Electronic Arts is slowly transitioning to a more digital and social development studio, as we suspected. This week, EA has laid off a bunch of employees in their Los Angeles and Montreal studios as the company makes the shift to mobile gaming and next-gen. Frank Gibeau, president of EA Labels, said in this blog post that it is because EA has made strong investments and moves towards mobile and new console technology. He also added that thousands of current EA employees, instead of being let go, were reassigned work that was in line with their new visions. He said,
Console transitions are a complex and challenging experience. I've helped navigate several and agree with an old saying we have at EA: Transition is our friend.
No word yet on how many employees were terminated or what positions they were holding. We wish the best for the laid off employees' future endeavors.
In other EA news, does anyone remember when Zynga launched
The Ville and made it look exactly like Sims Social? EA sued the company, claiming copyright infringements, employee poaching and just sheer laziness (off the record). It appears that after months of squabbling, EA has dropped the legal suit against Zynga and all claims and counterclaims regarding the case have been dismissed.

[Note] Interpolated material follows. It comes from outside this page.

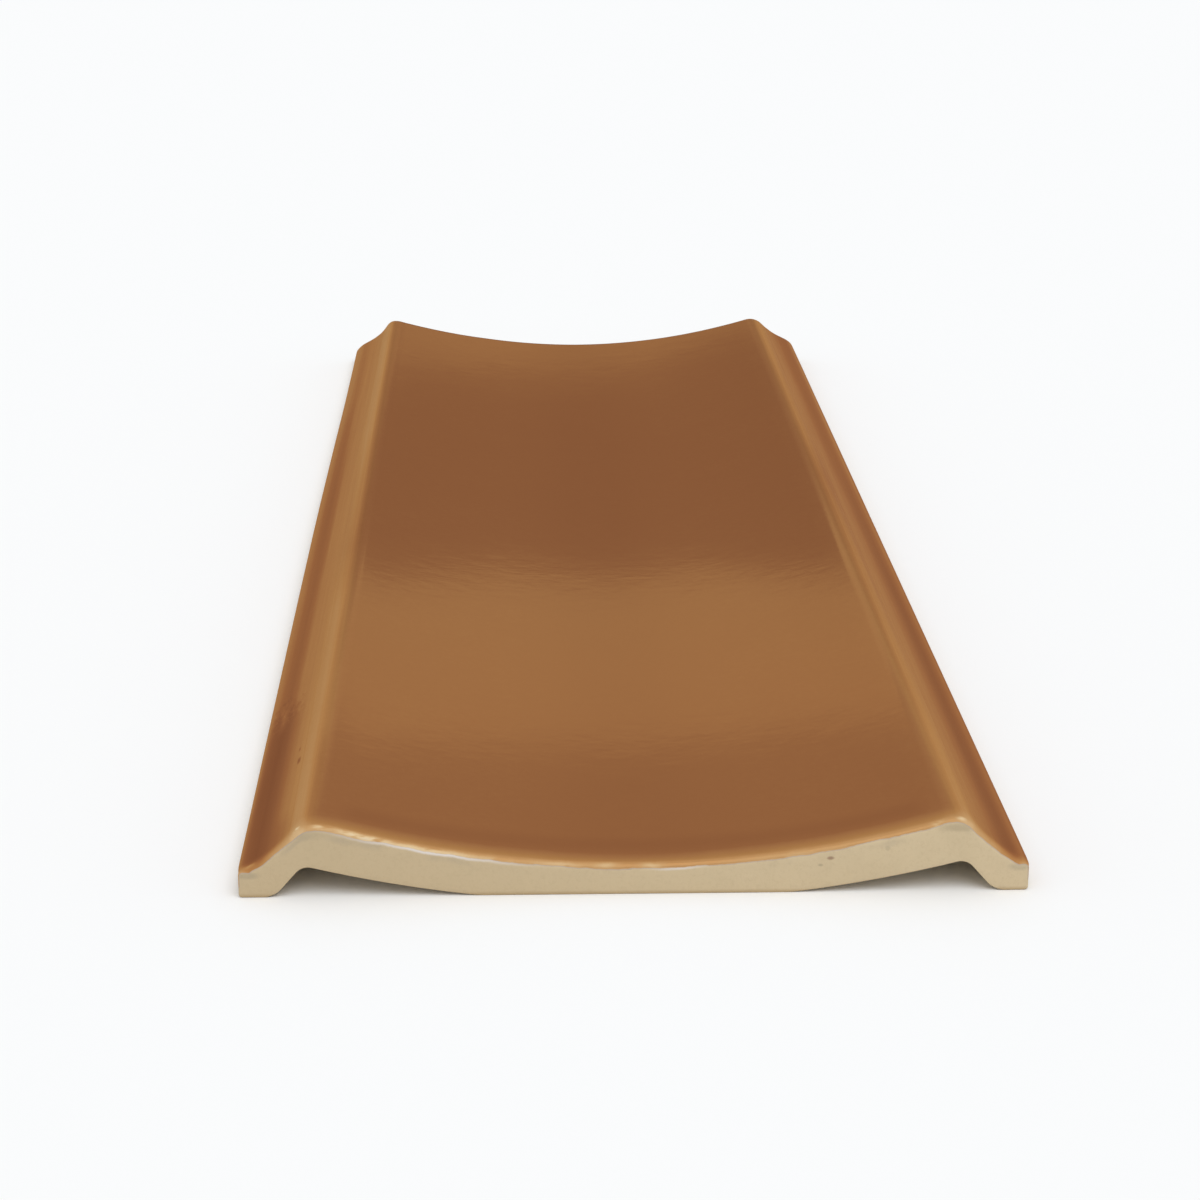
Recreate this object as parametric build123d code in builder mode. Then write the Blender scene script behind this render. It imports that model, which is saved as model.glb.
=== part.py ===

We have not received comment from Zynga nor EA about the suit, but instead discovered this information via a filing with the US District Court for the Northern District of California. This suit drop comes at a very interesting time for Zynga, as the company has recently undergone a drastic cut of properties that were bleeding money, largely in part due to the work from COO David Ko at the helm. Earlier this month, Zynga even
posted a small profit because of the cuts. Perhaps this might be a small turnaround point for them, as EA looks to restructure as well.